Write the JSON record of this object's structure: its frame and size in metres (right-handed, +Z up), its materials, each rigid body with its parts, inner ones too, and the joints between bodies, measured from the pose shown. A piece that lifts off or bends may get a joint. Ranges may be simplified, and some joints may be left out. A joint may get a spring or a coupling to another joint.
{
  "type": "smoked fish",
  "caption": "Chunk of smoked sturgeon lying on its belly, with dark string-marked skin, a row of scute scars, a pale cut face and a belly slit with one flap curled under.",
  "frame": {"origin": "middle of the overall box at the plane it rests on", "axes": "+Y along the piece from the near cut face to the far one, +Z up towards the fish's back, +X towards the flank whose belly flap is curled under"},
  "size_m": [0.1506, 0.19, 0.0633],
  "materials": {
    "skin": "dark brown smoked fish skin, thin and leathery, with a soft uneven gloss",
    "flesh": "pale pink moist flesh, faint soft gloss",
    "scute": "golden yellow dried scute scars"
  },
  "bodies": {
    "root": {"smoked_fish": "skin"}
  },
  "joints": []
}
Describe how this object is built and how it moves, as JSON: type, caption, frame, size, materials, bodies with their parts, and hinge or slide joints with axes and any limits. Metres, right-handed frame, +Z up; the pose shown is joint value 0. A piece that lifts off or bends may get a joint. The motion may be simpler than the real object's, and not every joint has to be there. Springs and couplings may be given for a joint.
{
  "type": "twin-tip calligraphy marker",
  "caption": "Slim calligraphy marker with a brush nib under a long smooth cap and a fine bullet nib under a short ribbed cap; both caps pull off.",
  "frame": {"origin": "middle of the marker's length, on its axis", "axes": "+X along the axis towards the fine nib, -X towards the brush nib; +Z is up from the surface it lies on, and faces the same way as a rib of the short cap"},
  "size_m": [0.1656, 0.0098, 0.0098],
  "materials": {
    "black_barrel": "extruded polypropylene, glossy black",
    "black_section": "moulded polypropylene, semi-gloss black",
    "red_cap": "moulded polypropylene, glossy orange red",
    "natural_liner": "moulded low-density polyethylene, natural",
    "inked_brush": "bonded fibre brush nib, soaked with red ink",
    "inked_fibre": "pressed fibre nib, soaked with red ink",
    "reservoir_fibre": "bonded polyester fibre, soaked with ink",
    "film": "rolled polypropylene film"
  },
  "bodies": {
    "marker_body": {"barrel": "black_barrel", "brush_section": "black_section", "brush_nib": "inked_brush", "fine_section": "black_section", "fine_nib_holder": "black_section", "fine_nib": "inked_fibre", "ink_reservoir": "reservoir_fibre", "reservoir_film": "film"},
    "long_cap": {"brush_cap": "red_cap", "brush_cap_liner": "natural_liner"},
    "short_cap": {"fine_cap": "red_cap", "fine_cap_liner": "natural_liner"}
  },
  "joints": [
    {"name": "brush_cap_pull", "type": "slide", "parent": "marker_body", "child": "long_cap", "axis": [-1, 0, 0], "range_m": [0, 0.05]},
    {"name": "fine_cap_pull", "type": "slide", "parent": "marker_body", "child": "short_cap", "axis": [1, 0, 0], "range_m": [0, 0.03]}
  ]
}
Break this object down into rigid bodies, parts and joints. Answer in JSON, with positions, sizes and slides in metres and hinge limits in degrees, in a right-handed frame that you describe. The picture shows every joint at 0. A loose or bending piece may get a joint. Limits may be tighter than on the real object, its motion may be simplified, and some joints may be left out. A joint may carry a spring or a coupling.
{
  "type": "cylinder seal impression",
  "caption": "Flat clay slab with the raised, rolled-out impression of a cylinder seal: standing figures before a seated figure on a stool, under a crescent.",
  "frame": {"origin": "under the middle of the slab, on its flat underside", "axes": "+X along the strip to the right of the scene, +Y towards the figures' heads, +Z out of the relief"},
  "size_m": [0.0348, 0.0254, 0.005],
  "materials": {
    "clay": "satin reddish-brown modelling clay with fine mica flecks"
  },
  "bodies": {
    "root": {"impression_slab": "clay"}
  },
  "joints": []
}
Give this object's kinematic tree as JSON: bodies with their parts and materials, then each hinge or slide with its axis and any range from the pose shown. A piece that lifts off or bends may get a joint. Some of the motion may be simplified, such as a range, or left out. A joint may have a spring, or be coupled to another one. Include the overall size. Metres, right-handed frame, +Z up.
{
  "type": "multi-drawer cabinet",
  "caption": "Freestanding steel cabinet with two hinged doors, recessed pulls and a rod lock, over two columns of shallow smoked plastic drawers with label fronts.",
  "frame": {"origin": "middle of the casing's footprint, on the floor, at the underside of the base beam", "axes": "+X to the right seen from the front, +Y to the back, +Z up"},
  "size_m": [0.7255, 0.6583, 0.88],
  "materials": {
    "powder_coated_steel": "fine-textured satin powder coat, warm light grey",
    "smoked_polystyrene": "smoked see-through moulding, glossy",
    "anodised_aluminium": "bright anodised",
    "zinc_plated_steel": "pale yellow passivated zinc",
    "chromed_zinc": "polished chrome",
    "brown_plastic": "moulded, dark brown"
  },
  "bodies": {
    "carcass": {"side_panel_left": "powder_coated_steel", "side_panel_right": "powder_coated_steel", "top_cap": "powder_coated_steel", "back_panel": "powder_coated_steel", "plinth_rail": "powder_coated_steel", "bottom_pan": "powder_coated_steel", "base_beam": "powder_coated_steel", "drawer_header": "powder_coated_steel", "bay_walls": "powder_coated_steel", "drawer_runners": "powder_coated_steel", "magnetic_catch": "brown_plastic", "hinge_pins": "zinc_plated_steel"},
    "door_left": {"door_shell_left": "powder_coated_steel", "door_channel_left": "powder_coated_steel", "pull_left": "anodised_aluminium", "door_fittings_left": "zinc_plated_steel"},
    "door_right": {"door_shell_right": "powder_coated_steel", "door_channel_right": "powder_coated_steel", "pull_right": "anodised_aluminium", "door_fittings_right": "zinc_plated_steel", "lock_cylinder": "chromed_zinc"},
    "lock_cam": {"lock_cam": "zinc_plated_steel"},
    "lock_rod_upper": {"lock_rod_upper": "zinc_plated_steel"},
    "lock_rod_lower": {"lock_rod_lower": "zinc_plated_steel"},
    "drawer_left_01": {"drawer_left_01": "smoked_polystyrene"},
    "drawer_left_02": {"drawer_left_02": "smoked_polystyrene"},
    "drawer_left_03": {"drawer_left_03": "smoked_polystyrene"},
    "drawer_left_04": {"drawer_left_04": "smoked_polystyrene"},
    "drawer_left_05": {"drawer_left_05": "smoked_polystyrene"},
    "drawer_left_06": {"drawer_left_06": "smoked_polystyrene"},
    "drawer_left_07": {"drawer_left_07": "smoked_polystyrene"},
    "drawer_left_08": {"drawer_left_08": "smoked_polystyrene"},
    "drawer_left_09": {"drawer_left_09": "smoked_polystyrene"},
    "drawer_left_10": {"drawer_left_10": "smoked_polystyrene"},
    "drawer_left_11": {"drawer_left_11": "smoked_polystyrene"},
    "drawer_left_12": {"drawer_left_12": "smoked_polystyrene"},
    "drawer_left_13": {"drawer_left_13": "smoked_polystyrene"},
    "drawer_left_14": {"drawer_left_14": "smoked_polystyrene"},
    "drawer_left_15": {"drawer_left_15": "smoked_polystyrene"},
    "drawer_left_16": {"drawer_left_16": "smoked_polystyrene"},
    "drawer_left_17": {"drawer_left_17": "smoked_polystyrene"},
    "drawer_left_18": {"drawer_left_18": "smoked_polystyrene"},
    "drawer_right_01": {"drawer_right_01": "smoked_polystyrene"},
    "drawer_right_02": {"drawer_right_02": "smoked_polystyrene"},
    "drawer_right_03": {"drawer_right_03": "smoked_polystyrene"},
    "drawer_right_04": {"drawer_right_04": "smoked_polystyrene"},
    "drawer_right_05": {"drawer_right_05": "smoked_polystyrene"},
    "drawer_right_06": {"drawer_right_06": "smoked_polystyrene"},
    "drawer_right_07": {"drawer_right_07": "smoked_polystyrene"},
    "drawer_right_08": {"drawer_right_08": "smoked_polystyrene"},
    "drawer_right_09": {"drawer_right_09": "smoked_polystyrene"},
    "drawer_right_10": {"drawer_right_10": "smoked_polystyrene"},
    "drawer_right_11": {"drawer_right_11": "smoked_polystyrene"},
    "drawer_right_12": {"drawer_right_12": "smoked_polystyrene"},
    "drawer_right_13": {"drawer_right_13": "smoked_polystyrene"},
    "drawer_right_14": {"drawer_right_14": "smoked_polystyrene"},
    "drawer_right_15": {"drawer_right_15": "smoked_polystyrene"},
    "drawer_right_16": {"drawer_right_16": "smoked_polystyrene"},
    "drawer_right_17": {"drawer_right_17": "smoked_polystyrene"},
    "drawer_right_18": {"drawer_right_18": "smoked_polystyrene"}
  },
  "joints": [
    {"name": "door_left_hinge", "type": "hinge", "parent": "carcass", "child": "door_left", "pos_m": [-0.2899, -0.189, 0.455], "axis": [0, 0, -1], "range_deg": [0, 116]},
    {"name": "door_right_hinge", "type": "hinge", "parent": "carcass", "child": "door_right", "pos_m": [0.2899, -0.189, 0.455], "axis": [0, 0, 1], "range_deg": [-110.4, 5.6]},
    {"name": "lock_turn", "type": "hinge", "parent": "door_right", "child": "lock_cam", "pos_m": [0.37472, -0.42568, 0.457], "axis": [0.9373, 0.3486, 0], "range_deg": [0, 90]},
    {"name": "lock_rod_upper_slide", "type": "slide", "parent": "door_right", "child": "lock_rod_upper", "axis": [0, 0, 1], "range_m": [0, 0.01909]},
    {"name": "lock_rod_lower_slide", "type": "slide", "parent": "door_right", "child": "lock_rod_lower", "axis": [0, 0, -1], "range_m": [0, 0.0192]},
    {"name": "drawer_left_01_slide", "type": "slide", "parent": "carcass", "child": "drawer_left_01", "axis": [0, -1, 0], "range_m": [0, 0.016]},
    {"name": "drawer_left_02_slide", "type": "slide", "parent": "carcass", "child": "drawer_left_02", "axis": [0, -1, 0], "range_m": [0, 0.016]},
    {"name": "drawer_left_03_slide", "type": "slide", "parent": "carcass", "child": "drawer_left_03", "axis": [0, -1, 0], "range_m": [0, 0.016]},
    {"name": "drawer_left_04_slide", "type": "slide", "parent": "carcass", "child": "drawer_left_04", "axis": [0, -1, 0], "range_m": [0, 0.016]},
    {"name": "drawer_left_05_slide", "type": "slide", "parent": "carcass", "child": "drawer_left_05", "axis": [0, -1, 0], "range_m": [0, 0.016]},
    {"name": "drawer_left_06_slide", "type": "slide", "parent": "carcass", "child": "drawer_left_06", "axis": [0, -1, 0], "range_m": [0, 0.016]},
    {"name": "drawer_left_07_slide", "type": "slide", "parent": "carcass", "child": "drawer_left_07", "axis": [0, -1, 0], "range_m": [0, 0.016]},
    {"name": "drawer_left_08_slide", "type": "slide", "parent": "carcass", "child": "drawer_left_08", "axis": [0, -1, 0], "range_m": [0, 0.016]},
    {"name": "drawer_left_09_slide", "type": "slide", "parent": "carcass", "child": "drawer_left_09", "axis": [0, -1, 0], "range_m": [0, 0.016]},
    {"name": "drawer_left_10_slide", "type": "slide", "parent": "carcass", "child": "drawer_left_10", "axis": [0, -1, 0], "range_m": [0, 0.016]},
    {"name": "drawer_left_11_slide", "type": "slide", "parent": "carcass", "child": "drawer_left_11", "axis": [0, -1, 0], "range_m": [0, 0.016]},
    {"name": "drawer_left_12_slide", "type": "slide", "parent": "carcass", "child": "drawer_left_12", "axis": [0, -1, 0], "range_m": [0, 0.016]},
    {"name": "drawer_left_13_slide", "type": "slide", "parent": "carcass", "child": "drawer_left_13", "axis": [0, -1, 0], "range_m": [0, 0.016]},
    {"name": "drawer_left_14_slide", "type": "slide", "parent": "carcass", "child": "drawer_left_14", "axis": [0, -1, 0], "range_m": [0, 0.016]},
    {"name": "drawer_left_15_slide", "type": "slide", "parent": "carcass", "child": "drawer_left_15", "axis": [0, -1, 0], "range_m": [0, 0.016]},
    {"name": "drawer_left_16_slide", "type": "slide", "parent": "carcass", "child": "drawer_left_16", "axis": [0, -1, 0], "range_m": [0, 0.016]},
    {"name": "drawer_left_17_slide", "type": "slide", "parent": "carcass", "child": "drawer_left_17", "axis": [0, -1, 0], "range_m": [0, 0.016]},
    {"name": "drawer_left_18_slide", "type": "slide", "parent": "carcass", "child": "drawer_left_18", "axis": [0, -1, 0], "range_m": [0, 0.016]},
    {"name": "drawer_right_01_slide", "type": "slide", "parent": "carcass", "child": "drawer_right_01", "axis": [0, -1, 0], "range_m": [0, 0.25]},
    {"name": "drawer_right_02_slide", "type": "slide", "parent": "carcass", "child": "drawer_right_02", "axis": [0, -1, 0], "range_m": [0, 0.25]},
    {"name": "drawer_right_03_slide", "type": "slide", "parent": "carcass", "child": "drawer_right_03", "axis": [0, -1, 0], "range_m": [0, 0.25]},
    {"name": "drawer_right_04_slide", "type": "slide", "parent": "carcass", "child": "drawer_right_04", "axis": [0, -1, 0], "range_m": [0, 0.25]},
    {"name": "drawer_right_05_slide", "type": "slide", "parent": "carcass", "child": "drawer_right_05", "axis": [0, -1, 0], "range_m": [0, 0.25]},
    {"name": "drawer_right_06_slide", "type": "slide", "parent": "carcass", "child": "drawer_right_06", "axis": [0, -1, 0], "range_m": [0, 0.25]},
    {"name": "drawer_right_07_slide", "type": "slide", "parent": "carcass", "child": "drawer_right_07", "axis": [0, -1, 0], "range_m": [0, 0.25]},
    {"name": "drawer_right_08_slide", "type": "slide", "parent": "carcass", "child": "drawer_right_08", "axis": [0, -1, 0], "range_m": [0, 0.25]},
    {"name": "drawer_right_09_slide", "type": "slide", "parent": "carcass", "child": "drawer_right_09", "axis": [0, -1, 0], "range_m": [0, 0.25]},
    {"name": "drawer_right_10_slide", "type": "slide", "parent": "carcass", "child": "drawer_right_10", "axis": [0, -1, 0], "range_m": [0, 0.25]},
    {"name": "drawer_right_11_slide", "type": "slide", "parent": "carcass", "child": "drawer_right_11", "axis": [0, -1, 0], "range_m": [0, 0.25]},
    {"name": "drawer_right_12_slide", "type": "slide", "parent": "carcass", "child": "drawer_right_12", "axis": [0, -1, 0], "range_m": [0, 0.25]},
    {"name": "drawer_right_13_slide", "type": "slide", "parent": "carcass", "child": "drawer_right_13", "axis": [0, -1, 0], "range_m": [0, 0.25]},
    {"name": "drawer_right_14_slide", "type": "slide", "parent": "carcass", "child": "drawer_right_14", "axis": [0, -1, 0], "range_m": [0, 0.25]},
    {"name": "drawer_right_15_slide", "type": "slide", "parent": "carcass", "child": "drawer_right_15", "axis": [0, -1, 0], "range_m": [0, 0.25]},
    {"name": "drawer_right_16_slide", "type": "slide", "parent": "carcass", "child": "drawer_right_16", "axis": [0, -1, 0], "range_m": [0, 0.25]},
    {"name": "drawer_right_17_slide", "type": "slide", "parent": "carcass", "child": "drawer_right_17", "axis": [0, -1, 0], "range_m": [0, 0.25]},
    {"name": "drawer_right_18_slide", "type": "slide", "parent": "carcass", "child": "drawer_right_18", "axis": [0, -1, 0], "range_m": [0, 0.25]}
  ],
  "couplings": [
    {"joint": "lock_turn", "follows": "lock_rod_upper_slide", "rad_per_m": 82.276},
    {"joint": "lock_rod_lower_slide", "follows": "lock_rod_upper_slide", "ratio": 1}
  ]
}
————————
**Do this:** Copy in full each line that holds the word "rigid".

**Task answer:**
Write the JSON record of this object's structure: its frame and size in metres (right-handed, +Z up), its materials, each rigid body with its parts, inner ones too, and the joints between bodies, measured from the pose shown. A piece that lifts off or bends may get a joint. Ranges may be simplified, and some joints may be left out. A joint may get a spring or a coupling to another joint.
Break this object down into rigid bodies, parts and joints. Answer in JSON, with positions, sizes and slides in metres and hinge limits in degrees, in a right-handed frame that you describe. The picture shows every joint at 0. A loose or bending piece may get a joint. Limits may be tighter than on the real object, its motion may be simplified, and some joints may be left out. A joint may carry a spring or a coupling.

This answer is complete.